§ Object data in JSON
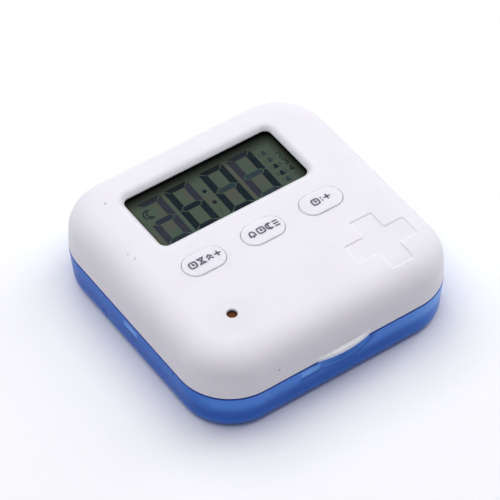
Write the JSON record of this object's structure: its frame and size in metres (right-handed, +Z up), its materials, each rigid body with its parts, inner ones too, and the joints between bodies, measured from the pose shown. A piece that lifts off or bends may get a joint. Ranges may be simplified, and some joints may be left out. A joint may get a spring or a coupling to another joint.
{
  "type": "pill box with alarm timer",
  "caption": "Pocket pill box with a divided translucent tray and a hinged lid that holds a dose alarm: segment display, push buttons, buzzer and a coin-cell bay.",
  "frame": {"origin": "centre of the tray's underside, on the surface the box stands on", "axes": "+Z up through the lid, +Y towards the rear hinge, -Y towards the thumb tab, +X to the right of a reader of the display"},
  "size_m": [0.082, 0.0843, 0.0259],
  "materials": {
    "white_shell": "fine satin texture",
    "button_white": "fine satin, dark printed legend",
    "inner_white": "plain moulded",
    "blue_tray": "translucent tinted, polished outside",
    "steel": "plated",
    "black_foam": "closed-cell foam",
    "display_film": "grey-green polarising film with dark segments",
    "display_glass": "clear float glass",
    "reflector_film": "pearly rear film",
    "connector_rubber": "layered silicone",
    "board_green": "solder mask over copper traces",
    "switch_black": "moulded",
    "epoxy_black": "cured epoxy drop",
    "chip_ceramic": "small components with tinned ends",
    "brass_sheet": "thin rolled sheet",
    "piezo_ceramic": "silvered ceramic",
    "lead_red": "insulated wire",
    "contact_plating": "nickel-plated spring strip",
    "cell_can": "nickel-plated cell"
  },
  "bodies": {
    "base": {"base_tray": "blue_tray", "hinge_pin": "steel"},
    "lid": {"lid_shell": "white_shell", "lcd_gasket": "black_foam", "lcd_polariser": "display_film", "lcd_glass": "display_glass", "lcd_reflector": "reflector_film", "lcd_frame": "inner_white", "zebra_strip": "connector_rubber", "circuit_board": "board_green", "switch_housings": "switch_black", "controller_blob": "epoxy_black", "timing_crystal": "steel", "board_parts": "chip_ceramic", "board_screws": "steel", "buzzer_disc": "brass_sheet", "buzzer_ceramic": "piezo_ceramic", "buzzer_leads": "lead_red", "lid_inner_cover": "inner_white", "cover_screws": "steel", "button_cells": "cell_can", "battery_contact_negative": "contact_plating", "battery_contact_positive": "contact_plating"},
    "hour_key": {"hour_button": "button_white", "hour_switch_stem": "switch_black"},
    "mode_key": {"mode_button": "button_white", "mode_switch_stem": "switch_black"},
    "minute_key": {"minute_button": "button_white", "minute_switch_stem": "switch_black"},
    "door": {"battery_door": "inner_white", "battery_bridge": "contact_plating"}
  },
  "joints": [
    {"name": "lid_hinge", "type": "hinge", "parent": "base", "child": "lid", "pos_m": [0, 0.0407, 0.0126], "axis": [-1, 0, 0], "range_deg": [0, 175]},
    {"name": "hour_press", "type": "slide", "parent": "lid", "child": "hour_key", "axis": [0, 0, -1], "range_m": [0, 0.0005], "stiffness_N_per_m": 2500},
    {"name": "mode_press", "type": "slide", "parent": "lid", "child": "mode_key", "axis": [0, 0, -1], "range_m": [0, 0.0005], "stiffness_N_per_m": 2500},
    {"name": "minute_press", "type": "slide", "parent": "lid", "child": "minute_key", "axis": [0, 0, -1], "range_m": [0, 0.0005], "stiffness_N_per_m": 2500},
    {"name": "battery_door_slide", "type": "slide", "parent": "lid", "child": "door", "axis": [0, -1, 0], "range_m": [0, 0.0045]}
  ]
}
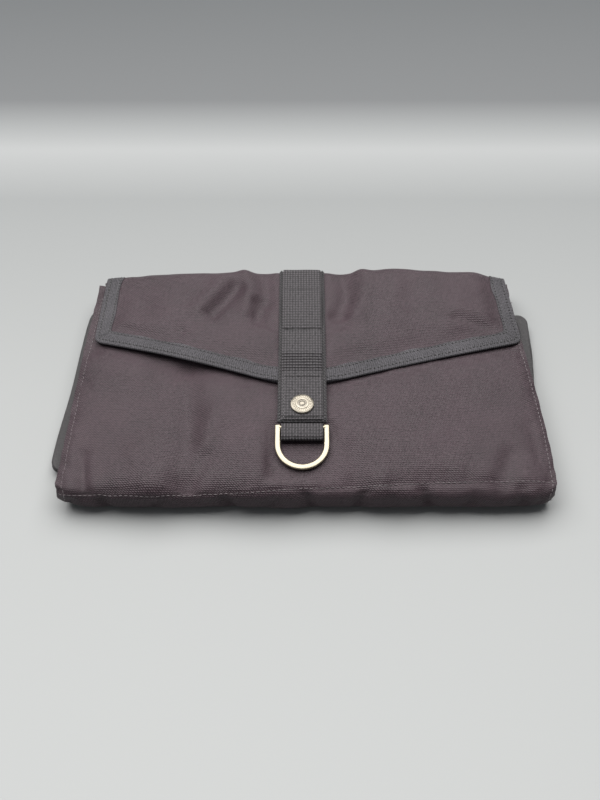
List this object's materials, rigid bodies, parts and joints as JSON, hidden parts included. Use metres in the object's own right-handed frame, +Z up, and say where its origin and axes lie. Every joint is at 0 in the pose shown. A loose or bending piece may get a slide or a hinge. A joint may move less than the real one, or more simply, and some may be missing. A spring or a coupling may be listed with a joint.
{
  "type": "film changing bag",
  "caption": "Light-tight film changing bag, folded into its own padded wrap under a pointed flap with bound edges, a webbing strap, a snap and a swinging D-ring.",
  "frame": {"origin": "bottom centre of the folded bag's box, on the surface it lies on", "axes": "+X across the bag along the flap's fold, +Y from the front spine towards the flap's fold, +Z up out of the flap's top face"},
  "size_m": [0.3068, 0.1814, 0.0342],
  "materials": {
    "twill": "nylon twill, purplish grey, a fine diagonal rib and a satin sheen",
    "wadding": "black felted wadding",
    "lining": "black coated taffeta",
    "bag_cloth": "black light-tight nylon, folded flat",
    "inner_cloth": "black rubber-backed nylon, folded flat",
    "sleeve_cloth": "black-grey nylon, folded flat",
    "elastic": "black ribbed elastic",
    "binding_tape": "grey grosgrain tape",
    "base_webbing": "grey flat-woven webbing",
    "loop_webbing": "grey ribbed webbing",
    "thread": "grey polyester thread, sewn to and fro",
    "zip_tape": "black woven zip tape",
    "zip_coil": "black nylon coil",
    "zip_metal": "black enamelled zinc",
    "snap_metal": "antique nickel, darker in the rings",
    "ring_metal": "pale nickel plate, smooth"
  },
  "bodies": {
    "wrap": {"wrap_shell": "twill", "wrap_padding": "wadding", "wrap_lining": "lining", "snap_stud": "snap_metal", "snap_post": "snap_metal", "outer_bag": "bag_cloth", "inner_bag": "inner_cloth", "facing_front": "bag_cloth", "facing_rear": "bag_cloth", "strap_tail": "base_webbing", "outer_zip_tape_front": "zip_tape", "outer_zip_tape_rear": "zip_tape", "outer_zip_coil_front": "zip_coil", "outer_zip_coil_rear": "zip_coil", "inner_zip_tape_front": "zip_tape", "inner_zip_tape_rear": "zip_tape", "inner_zip_coil_front": "zip_coil", "inner_zip_coil_rear": "zip_coil", "outer_zip_stops": "zip_metal", "inner_zip_stops": "zip_metal"},
    "flap": {"flap_shell": "twill", "flap_padding": "wadding", "flap_lining": "lining", "flap_binding": "binding_tape", "strap_base": "base_webbing", "strap_webbing": "loop_webbing", "bar_tacks": "thread", "snap_cap": "snap_metal", "snap_socket": "snap_metal", "ring_keeper": "loop_webbing"},
    "ring": {"d_ring": "ring_metal"},
    "outer_slider": {"outer_zip_slider": "zip_metal"},
    "outer_pull": {"outer_zip_pull": "zip_metal"},
    "inner_slider": {"inner_zip_slider": "zip_metal"},
    "inner_pull": {"inner_zip_pull": "zip_metal"},
    "left_arm": {"left_sleeve": "sleeve_cloth", "left_cuff": "elastic"},
    "right_arm": {"right_sleeve": "sleeve_cloth", "right_cuff": "elastic"}
  },
  "joints": [
    {"name": "flap_open", "type": "hinge", "parent": "wrap", "child": "flap", "pos_m": [0, 0.09, 0.0178], "axis": [-1, 0, 0], "range_deg": [0, 180]},
    {"name": "ring_swing", "type": "hinge", "parent": "flap", "child": "ring", "pos_m": [-0.003, -0.0476, 0.0282], "axis": [-1, 0, 0], "range_deg": [0, 120]},
    {"name": "outer_zip_run", "type": "slide", "parent": "wrap", "child": "outer_slider", "axis": [1, 0, 0], "range_m": [0, 0.218]},
    {"name": "outer_pull_lift", "type": "hinge", "parent": "outer_slider", "child": "outer_pull", "pos_m": [-0.112, 0.0758, 0.0181], "axis": [0, -1, 0], "range_deg": [0, 8]},
    {"name": "inner_zip_run", "type": "slide", "parent": "wrap", "child": "inner_slider", "axis": [1, 0, 0], "range_m": [0, 0.218]},
    {"name": "inner_pull_lift", "type": "hinge", "parent": "inner_slider", "child": "inner_pull", "pos_m": [-0.112, 0.0758, 0.0095], "axis": [0, -1, 0], "range_deg": [0, 5]},
    {"name": "left_arm_out", "type": "slide", "parent": "wrap", "child": "left_arm", "axis": [-1, 0, 0], "range_m": [0, 0.11]},
    {"name": "right_arm_out", "type": "slide", "parent": "wrap", "child": "right_arm", "axis": [1, 0, 0], "range_m": [0, 0.11]}
  ]
}
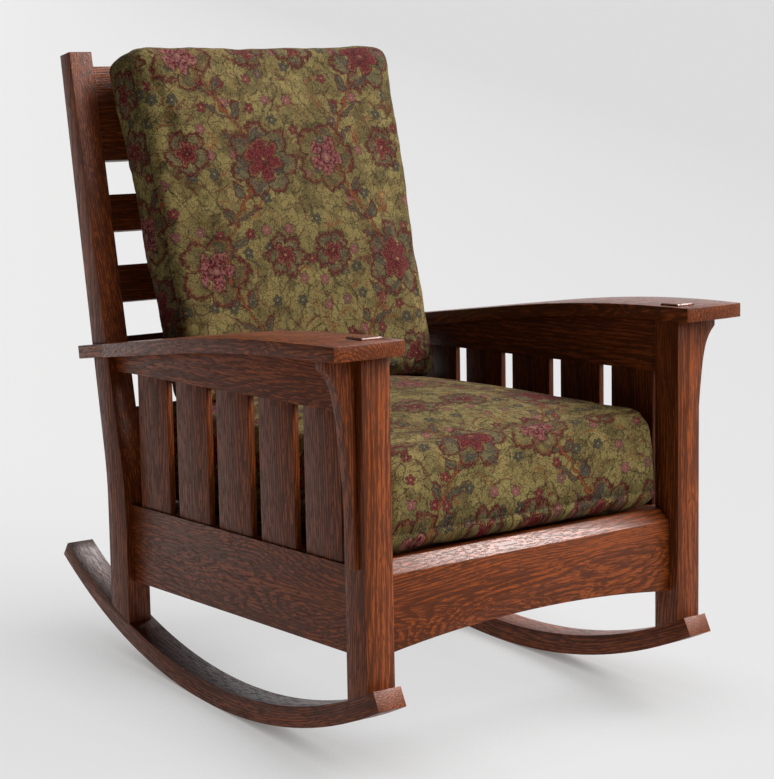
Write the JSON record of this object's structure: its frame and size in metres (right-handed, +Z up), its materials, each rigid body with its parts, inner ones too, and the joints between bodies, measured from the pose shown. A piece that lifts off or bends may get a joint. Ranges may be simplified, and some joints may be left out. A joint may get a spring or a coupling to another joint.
{
  "type": "rocking chair",
  "caption": "Slat-sided wooden rocking chair with flat bow arms, corbels, a slatted raked back, curved floor runners and loose seat and back cushions.",
  "frame": {"origin": "on the floor under the middle of the chair's box, with the empty chair at rest on its runners", "axes": "+Z up, the chair faces -Y, +X is on the right of someone who faces the chair"},
  "size_m": [0.7544, 0.852, 0.9158],
  "materials": {
    "fumed_oak": "satin reddish-brown stain over open grain",
    "cushion_fabric": "matt woven upholstery, olive ground with a botanical pattern",
    "screw_steel": "plain screws, out of sight"
  },
  "bodies": {
    "frame": {"left_front_post": "fumed_oak", "right_front_post": "fumed_oak", "left_rear_post": "fumed_oak", "right_rear_post": "fumed_oak", "left_runner": "fumed_oak", "right_runner": "fumed_oak", "left_arm": "fumed_oak", "right_arm": "fumed_oak", "left_corbel": "fumed_oak", "right_corbel": "fumed_oak", "left_lower_rail": "fumed_oak", "right_lower_rail": "fumed_oak", "left_upper_rail": "fumed_oak", "right_upper_rail": "fumed_oak", "left_slat_1": "fumed_oak", "left_slat_2": "fumed_oak", "left_slat_3": "fumed_oak", "left_slat_4": "fumed_oak", "left_slat_5": "fumed_oak", "right_slat_1": "fumed_oak", "right_slat_2": "fumed_oak", "right_slat_3": "fumed_oak", "right_slat_4": "fumed_oak", "right_slat_5": "fumed_oak", "front_rail": "fumed_oak", "rear_seat_rail": "fumed_oak", "back_top_rail": "fumed_oak", "back_slat_1": "fumed_oak", "back_slat_2": "fumed_oak", "back_slat_3": "fumed_oak", "back_slat_4": "fumed_oak", "left_cleat": "fumed_oak", "right_cleat": "fumed_oak", "front_cleat": "fumed_oak", "left_corner_block": "fumed_oak", "right_corner_block": "fumed_oak", "seat_slat_1": "fumed_oak", "seat_slat_2": "fumed_oak", "seat_slat_3": "fumed_oak", "seat_slat_4": "fumed_oak", "seat_slat_5": "fumed_oak", "seat_slat_6": "fumed_oak", "seat_slat_7": "fumed_oak", "runner_screws": "screw_steel", "cleat_screws": "screw_steel", "seat_slat_screws": "screw_steel"},
    "seat_cushion": {"seat_cushion": "cushion_fabric"},
    "back_cushion": {"back_cushion": "cushion_fabric"}
  },
  "joints": [
    {"name": "seat_cushion_lift", "type": "slide", "parent": "frame", "child": "seat_cushion", "axis": [0, 0, 1], "range_m": [0, 0.12]},
    {"name": "back_cushion_lift", "type": "slide", "parent": "seat_cushion", "child": "back_cushion", "axis": [0, 0, 1], "range_m": [0, 0.2]}
  ]
}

§ EXERCISE
Find the lines above that include the string "loose" and copy them.

§ EXERCISE SOLUTION
List this object's materials, rigid bodies, parts and joints as JSON, hidden parts included. Use metres in the object's own right-handed frame, +Z up, and say where its origin and axes lie. Every joint is at 0 in the pose shown. A loose or bending piece may get a slide or a hinge. A joint may move less than the real one, or more simply, and some may be missing. A spring or a coupling may be listed with a joint.
  "caption": "Slat-sided wooden rocking chair with flat bow arms, corbels, a slatted raked back, curved floor runners and loose seat and back cushions.",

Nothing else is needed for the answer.